== Supplied information ==
--- --- ---

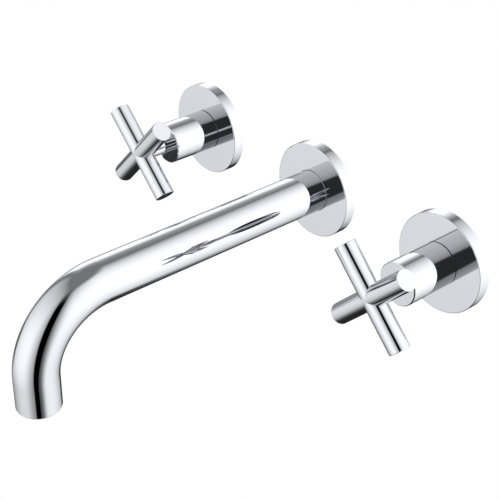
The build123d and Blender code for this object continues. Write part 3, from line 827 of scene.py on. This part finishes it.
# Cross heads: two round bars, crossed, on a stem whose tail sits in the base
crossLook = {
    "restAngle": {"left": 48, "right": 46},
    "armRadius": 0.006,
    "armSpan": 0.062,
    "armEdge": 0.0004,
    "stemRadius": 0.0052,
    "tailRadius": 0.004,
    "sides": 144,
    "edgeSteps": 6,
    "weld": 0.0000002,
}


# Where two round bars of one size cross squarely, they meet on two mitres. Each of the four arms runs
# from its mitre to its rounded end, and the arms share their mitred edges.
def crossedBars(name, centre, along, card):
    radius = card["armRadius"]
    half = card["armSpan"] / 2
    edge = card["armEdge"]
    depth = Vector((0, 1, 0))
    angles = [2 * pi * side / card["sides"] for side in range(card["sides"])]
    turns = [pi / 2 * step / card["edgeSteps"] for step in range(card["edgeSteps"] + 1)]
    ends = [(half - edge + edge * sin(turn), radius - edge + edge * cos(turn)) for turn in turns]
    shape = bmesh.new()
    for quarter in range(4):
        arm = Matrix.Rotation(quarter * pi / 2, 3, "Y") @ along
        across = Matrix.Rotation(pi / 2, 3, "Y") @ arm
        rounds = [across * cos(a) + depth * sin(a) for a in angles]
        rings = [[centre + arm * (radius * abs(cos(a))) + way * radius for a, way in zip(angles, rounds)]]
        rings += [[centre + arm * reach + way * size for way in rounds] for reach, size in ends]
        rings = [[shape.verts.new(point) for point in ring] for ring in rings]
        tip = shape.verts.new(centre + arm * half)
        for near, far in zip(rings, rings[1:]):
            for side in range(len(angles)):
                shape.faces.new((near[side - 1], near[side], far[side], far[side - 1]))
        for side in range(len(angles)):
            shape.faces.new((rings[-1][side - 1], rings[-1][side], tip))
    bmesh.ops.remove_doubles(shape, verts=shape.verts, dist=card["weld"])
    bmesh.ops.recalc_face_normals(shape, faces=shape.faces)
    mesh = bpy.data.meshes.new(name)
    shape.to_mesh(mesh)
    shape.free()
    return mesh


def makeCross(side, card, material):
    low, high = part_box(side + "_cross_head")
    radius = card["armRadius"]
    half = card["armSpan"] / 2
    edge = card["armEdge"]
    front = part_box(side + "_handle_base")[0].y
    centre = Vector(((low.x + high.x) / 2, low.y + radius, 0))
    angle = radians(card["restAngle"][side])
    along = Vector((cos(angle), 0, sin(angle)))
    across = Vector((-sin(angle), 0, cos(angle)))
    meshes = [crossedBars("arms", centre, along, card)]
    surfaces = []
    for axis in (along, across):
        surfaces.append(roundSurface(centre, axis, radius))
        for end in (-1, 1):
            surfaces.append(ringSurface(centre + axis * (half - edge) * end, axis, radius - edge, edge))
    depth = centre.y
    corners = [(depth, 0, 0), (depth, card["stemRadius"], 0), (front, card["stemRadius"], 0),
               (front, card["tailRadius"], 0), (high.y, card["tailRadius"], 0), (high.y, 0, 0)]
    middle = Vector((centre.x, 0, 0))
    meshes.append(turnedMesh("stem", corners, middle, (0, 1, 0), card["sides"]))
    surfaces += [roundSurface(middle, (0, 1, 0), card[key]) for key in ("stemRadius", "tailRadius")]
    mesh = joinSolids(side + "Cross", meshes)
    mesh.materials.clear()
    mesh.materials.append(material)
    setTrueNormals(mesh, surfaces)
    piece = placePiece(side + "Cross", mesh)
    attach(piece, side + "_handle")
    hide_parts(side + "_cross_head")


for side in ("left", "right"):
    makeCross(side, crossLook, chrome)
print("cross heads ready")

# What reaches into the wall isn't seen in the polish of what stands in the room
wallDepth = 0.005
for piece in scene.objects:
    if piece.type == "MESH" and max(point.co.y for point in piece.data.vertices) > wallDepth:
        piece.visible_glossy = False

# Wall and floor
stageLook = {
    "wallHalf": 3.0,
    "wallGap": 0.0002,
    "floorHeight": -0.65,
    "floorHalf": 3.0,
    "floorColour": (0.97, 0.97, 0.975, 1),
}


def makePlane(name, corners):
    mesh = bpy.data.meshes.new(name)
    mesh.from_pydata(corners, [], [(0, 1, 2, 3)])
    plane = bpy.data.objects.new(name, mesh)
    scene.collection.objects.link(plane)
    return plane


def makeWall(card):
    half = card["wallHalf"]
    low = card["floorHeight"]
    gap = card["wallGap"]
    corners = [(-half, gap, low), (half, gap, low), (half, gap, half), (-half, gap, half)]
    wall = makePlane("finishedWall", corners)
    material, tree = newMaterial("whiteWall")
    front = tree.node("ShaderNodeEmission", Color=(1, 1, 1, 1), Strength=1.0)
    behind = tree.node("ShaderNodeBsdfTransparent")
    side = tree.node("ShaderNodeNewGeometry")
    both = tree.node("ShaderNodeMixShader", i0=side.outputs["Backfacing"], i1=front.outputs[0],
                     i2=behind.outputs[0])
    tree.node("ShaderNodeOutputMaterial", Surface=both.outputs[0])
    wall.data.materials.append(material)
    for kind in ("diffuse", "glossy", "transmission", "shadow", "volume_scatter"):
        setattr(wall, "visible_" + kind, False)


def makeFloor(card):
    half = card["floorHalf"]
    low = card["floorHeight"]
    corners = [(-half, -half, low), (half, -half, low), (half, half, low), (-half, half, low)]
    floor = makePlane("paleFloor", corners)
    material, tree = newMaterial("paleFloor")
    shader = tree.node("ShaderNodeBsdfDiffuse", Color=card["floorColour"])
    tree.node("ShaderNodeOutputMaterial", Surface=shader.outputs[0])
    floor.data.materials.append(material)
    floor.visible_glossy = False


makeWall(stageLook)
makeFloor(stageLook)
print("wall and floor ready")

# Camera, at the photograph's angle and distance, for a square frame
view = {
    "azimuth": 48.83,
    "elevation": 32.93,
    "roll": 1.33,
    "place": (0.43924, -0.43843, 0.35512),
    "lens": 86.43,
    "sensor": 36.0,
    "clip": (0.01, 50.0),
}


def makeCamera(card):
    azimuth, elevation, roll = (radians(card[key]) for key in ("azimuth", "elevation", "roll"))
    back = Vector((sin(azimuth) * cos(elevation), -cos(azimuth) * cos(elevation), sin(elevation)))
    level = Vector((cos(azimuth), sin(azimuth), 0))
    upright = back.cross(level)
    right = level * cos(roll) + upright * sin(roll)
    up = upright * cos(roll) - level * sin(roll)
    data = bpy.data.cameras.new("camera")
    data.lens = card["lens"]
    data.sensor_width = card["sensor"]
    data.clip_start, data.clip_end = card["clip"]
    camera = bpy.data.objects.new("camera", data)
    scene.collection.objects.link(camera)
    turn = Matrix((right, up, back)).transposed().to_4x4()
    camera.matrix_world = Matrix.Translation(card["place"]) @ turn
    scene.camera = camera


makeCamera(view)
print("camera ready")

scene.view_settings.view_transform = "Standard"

--- --- ---

Write out each line of the data above again, exactly as given.

== Response below ==
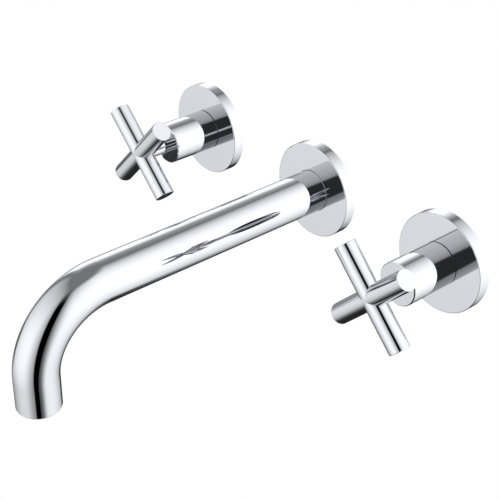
The build123d and Blender code for this object continues. Write part 3, from line 827 of scene.py on. This part finishes it.
# Cross heads: two round bars, crossed, on a stem whose tail sits in the base
crossLook = {
    "restAngle": {"left": 48, "right": 46},
    "armRadius": 0.006,
    "armSpan": 0.062,
    "armEdge": 0.0004,
    "stemRadius": 0.0052,
    "tailRadius": 0.004,
    "sides": 144,
    "edgeSteps": 6,
    "weld": 0.0000002,
}


# Where two round bars of one size cross squarely, they meet on two mitres. Each of the four arms runs
# from its mitre to its rounded end, and the arms share their mitred edges.
def crossedBars(name, centre, along, card):
    radius = card["armRadius"]
    half = card["armSpan"] / 2
    edge = card["armEdge"]
    depth = Vector((0, 1, 0))
    angles = [2 * pi * side / card["sides"] for side in range(card["sides"])]
    turns = [pi / 2 * step / card["edgeSteps"] for step in range(card["edgeSteps"] + 1)]
    ends = [(half - edge + edge * sin(turn), radius - edge + edge * cos(turn)) for turn in turns]
    shape = bmesh.new()
    for quarter in range(4):
        arm = Matrix.Rotation(quarter * pi / 2, 3, "Y") @ along
        across = Matrix.Rotation(pi / 2, 3, "Y") @ arm
        rounds = [across * cos(a) + depth * sin(a) for a in angles]
        rings = [[centre + arm * (radius * abs(cos(a))) + way * radius for a, way in zip(angles, rounds)]]
        rings += [[centre + arm * reach + way * size for way in rounds] for reach, size in ends]
        rings = [[shape.verts.new(point) for point in ring] for ring in rings]
        tip = shape.verts.new(centre + arm * half)
        for near, far in zip(rings, rings[1:]):
            for side in range(len(angles)):
                shape.faces.new((near[side - 1], near[side], far[side], far[side - 1]))
        for side in range(len(angles)):
            shape.faces.new((rings[-1][side - 1], rings[-1][side], tip))
    bmesh.ops.remove_doubles(shape, verts=shape.verts, dist=card["weld"])
    bmesh.ops.recalc_face_normals(shape, faces=shape.faces)
    mesh = bpy.data.meshes.new(name)
    shape.to_mesh(mesh)
    shape.free()
    return mesh


def makeCross(side, card, material):
    low, high = part_box(side + "_cross_head")
    radius = card["armRadius"]
    half = card["armSpan"] / 2
    edge = card["armEdge"]
    front = part_box(side + "_handle_base")[0].y
    centre = Vector(((low.x + high.x) / 2, low.y + radius, 0))
    angle = radians(card["restAngle"][side])
    along = Vector((cos(angle), 0, sin(angle)))
    across = Vector((-sin(angle), 0, cos(angle)))
    meshes = [crossedBars("arms", centre, along, card)]
    surfaces = []
    for axis in (along, across):
        surfaces.append(roundSurface(centre, axis, radius))
        for end in (-1, 1):
            surfaces.append(ringSurface(centre + axis * (half - edge) * end, axis, radius - edge, edge))
    depth = centre.y
    corners = [(depth, 0, 0), (depth, card["stemRadius"], 0), (front, card["stemRadius"], 0),
               (front, card["tailRadius"], 0), (high.y, card["tailRadius"], 0), (high.y, 0, 0)]
    middle = Vector((centre.x, 0, 0))
    meshes.append(turnedMesh("stem", corners, middle, (0, 1, 0), card["sides"]))
    surfaces += [roundSurface(middle, (0, 1, 0), card[key]) for key in ("stemRadius", "tailRadius")]
    mesh = joinSolids(side + "Cross", meshes)
    mesh.materials.clear()
    mesh.materials.append(material)
    setTrueNormals(mesh, surfaces)
    piece = placePiece(side + "Cross", mesh)
    attach(piece, side + "_handle")
    hide_parts(side + "_cross_head")


for side in ("left", "right"):
    makeCross(side, crossLook, chrome)
print("cross heads ready")

# What reaches into the wall isn't seen in the polish of what stands in the room
wallDepth = 0.005
for piece in scene.objects:
    if piece.type == "MESH" and max(point.co.y for point in piece.data.vertices) > wallDepth:
        piece.visible_glossy = False

# Wall and floor
stageLook = {
    "wallHalf": 3.0,
    "wallGap": 0.0002,
    "floorHeight": -0.65,
    "floorHalf": 3.0,
    "floorColour": (0.97, 0.97, 0.975, 1),
}


def makePlane(name, corners):
    mesh = bpy.data.meshes.new(name)
    mesh.from_pydata(corners, [], [(0, 1, 2, 3)])
    plane = bpy.data.objects.new(name, mesh)
    scene.collection.objects.link(plane)
    return plane


def makeWall(card):
    half = card["wallHalf"]
    low = card["floorHeight"]
    gap = card["wallGap"]
    corners = [(-half, gap, low), (half, gap, low), (half, gap, half), (-half, gap, half)]
    wall = makePlane("finishedWall", corners)
    material, tree = newMaterial("whiteWall")
    front = tree.node("ShaderNodeEmission", Color=(1, 1, 1, 1), Strength=1.0)
    behind = tree.node("ShaderNodeBsdfTransparent")
    side = tree.node("ShaderNodeNewGeometry")
    both = tree.node("ShaderNodeMixShader", i0=side.outputs["Backfacing"], i1=front.outputs[0],
                     i2=behind.outputs[0])
    tree.node("ShaderNodeOutputMaterial", Surface=both.outputs[0])
    wall.data.materials.append(material)
    for kind in ("diffuse", "glossy", "transmission", "shadow", "volume_scatter"):
        setattr(wall, "visible_" + kind, False)


def makeFloor(card):
    half = card["floorHalf"]
    low = card["floorHeight"]
    corners = [(-half, -half, low), (half, -half, low), (half, half, low), (-half, half, low)]
    floor = makePlane("paleFloor", corners)
    material, tree = newMaterial("paleFloor")
    shader = tree.node("ShaderNodeBsdfDiffuse", Color=card["floorColour"])
    tree.node("ShaderNodeOutputMaterial", Surface=shader.outputs[0])
    floor.data.materials.append(material)
    floor.visible_glossy = False


makeWall(stageLook)
makeFloor(stageLook)
print("wall and floor ready")

# Camera, at the photograph's angle and distance, for a square frame
view = {
    "azimuth": 48.83,
    "elevation": 32.93,
    "roll": 1.33,
    "place": (0.43924, -0.43843, 0.35512),
    "lens": 86.43,
    "sensor": 36.0,
    "clip": (0.01, 50.0),
}


def makeCamera(card):
    azimuth, elevation, roll = (radians(card[key]) for key in ("azimuth", "elevation", "roll"))
    back = Vector((sin(azimuth) * cos(elevation), -cos(azimuth) * cos(elevation), sin(elevation)))
    level = Vector((cos(azimuth), sin(azimuth), 0))
    upright = back.cross(level)
    right = level * cos(roll) + upright * sin(roll)
    up = upright * cos(roll) - level * sin(roll)
    data = bpy.data.cameras.new("camera")
    data.lens = card["lens"]
    data.sensor_width = card["sensor"]
    data.clip_start, data.clip_end = card["clip"]
    camera = bpy.data.objects.new("camera", data)
    scene.collection.objects.link(camera)
    turn = Matrix((right, up, back)).transposed().to_4x4()
    camera.matrix_world = Matrix.Translation(card["place"]) @ turn
    scene.camera = camera


makeCamera(view)
print("camera ready")

scene.view_settings.view_transform = "Standard"